Input rows -
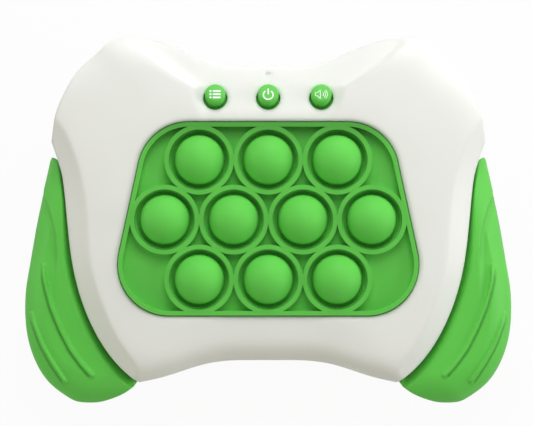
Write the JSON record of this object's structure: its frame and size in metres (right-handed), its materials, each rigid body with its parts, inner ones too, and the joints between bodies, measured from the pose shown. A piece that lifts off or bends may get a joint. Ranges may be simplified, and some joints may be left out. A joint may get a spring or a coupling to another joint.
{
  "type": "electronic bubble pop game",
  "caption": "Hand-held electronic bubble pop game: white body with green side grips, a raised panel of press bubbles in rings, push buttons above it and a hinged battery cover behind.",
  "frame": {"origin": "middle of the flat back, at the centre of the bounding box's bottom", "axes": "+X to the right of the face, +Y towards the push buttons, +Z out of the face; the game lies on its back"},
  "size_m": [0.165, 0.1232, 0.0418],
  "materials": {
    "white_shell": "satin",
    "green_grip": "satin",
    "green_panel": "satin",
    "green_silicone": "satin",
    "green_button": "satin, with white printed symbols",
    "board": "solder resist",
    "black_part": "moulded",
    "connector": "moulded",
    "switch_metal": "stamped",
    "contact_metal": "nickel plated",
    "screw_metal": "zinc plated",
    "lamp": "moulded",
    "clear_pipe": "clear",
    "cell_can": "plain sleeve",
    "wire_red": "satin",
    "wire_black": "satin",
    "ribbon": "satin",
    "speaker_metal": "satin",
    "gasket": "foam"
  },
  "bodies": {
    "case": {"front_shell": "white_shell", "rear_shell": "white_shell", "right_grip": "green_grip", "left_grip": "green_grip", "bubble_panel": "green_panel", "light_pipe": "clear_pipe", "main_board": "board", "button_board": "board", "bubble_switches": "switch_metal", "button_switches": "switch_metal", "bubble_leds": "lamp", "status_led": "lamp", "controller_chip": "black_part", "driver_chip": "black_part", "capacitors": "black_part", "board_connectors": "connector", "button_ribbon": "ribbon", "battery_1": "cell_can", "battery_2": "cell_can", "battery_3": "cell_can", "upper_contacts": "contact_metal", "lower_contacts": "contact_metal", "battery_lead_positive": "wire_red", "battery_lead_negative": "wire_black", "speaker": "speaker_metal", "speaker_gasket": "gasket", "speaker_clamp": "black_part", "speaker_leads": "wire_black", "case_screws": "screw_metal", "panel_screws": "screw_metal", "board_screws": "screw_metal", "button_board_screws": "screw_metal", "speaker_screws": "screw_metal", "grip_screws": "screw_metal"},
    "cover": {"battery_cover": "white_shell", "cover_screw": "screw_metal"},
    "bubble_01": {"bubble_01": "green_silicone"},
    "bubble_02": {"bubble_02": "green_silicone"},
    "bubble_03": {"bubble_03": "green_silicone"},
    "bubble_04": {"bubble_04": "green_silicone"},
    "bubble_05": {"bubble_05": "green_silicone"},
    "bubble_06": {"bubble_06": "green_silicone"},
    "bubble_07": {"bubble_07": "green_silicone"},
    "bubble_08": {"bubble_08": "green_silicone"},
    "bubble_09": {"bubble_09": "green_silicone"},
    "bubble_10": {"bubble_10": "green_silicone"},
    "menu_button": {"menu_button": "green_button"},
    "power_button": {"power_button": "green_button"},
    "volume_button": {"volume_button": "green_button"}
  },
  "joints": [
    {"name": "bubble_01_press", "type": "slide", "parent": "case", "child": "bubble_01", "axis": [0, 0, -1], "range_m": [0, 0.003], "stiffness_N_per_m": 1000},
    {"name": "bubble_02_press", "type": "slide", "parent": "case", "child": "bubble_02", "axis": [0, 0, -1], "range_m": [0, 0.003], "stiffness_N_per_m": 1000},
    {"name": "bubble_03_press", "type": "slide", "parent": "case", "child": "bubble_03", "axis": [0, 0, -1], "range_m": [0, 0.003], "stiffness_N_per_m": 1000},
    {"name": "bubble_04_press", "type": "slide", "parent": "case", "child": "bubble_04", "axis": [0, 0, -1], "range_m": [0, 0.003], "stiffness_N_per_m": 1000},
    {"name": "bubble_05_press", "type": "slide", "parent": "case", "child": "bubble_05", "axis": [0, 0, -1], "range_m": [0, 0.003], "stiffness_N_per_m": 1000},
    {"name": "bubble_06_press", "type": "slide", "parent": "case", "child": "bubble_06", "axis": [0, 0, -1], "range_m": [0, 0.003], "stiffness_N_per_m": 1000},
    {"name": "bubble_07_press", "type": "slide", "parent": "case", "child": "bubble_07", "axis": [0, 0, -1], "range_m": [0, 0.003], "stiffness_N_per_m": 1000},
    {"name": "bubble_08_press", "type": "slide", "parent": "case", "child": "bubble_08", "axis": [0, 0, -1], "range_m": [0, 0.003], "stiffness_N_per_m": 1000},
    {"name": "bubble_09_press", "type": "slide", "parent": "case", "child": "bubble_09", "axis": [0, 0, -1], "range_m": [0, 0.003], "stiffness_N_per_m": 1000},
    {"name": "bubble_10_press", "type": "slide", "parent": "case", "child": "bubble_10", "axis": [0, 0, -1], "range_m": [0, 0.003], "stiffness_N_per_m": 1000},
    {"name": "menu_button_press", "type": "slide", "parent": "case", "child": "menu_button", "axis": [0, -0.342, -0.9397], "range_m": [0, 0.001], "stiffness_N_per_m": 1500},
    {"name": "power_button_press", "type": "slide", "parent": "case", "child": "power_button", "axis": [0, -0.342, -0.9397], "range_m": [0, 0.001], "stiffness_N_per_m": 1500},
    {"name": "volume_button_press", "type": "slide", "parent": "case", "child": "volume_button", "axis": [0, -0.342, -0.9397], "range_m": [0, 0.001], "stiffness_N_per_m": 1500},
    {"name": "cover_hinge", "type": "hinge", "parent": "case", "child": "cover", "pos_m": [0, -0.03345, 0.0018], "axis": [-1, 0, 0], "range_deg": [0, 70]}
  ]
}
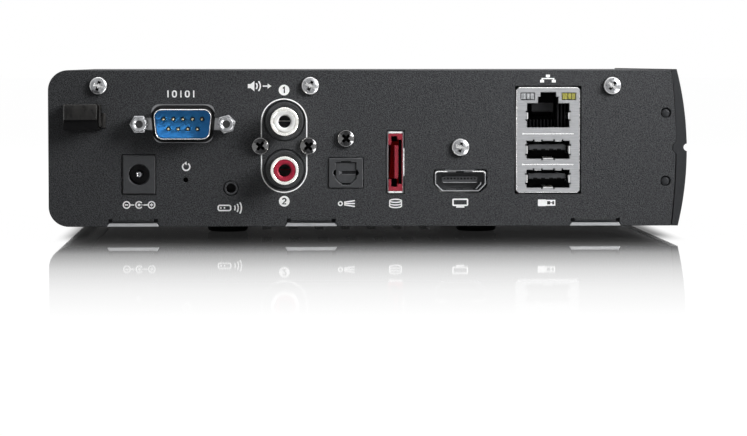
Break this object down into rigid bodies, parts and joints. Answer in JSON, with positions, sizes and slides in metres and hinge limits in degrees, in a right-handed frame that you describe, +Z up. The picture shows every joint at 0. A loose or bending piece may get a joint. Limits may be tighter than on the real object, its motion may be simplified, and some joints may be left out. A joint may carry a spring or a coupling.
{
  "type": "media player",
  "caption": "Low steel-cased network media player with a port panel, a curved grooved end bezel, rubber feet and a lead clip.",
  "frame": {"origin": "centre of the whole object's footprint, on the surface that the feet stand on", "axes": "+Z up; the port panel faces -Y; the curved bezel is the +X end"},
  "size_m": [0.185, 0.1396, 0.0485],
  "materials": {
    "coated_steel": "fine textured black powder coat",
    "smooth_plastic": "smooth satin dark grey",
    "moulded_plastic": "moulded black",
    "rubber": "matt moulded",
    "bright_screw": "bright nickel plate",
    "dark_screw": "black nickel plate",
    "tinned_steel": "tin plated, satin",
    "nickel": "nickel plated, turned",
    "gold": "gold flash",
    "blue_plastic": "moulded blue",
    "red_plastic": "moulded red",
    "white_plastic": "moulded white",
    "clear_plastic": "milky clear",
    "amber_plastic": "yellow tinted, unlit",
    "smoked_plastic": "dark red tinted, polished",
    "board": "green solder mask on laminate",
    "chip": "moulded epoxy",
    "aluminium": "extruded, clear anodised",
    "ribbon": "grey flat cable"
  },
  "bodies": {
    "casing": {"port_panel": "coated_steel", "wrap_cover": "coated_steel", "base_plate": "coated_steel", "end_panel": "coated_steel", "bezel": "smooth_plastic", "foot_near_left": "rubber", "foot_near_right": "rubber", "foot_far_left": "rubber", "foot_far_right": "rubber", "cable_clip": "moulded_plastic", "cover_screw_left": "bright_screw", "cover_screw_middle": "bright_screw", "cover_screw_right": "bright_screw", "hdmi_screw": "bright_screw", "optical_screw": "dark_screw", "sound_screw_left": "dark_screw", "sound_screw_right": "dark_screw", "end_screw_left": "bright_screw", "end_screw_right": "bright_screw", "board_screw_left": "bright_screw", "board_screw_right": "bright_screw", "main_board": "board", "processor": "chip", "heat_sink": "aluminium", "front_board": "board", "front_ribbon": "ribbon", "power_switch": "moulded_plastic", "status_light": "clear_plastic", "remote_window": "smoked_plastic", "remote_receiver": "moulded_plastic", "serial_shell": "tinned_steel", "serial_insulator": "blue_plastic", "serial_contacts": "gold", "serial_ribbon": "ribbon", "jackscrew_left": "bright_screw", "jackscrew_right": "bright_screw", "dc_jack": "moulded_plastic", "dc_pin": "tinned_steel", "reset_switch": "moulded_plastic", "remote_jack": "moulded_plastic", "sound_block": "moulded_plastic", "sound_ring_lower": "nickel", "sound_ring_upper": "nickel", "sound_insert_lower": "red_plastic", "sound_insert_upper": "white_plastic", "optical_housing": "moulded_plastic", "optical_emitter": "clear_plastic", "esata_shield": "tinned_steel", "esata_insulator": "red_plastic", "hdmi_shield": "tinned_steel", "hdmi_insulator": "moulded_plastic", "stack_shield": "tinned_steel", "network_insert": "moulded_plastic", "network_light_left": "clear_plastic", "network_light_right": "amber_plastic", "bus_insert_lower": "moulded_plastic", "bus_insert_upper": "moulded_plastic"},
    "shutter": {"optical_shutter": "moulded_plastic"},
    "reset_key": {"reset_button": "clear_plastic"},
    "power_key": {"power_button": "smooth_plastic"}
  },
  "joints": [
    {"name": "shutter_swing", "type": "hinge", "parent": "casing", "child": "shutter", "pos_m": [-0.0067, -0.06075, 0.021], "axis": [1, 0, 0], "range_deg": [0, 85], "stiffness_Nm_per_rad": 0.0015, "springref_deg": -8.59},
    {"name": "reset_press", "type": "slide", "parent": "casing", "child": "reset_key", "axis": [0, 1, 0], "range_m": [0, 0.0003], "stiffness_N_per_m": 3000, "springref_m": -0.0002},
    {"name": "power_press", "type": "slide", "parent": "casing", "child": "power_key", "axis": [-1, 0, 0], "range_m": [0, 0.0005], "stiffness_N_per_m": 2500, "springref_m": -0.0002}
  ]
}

Prompt -
Which lines above contain "joints"? Show each of them.

Answer to the problem -
Write the JSON record of this object's structure: its frame and size in metres (right-handed), its materials, each rigid body with its parts, inner ones too, and the joints between bodies, measured from the pose shown. A piece that lifts off or bends may get a joint. Ranges may be simplified, and some joints may be left out. A joint may get a spring or a coupling to another joint.
  "joints": [
Break this object down into rigid bodies, parts and joints. Answer in JSON, with positions, sizes and slides in metres and hinge limits in degrees, in a right-handed frame that you describe, +Z up. The picture shows every joint at 0. A loose or bending piece may get a joint. Limits may be tighter than on the real object, its motion may be simplified, and some joints may be left out. A joint may carry a spring or a coupling.
  "joints": [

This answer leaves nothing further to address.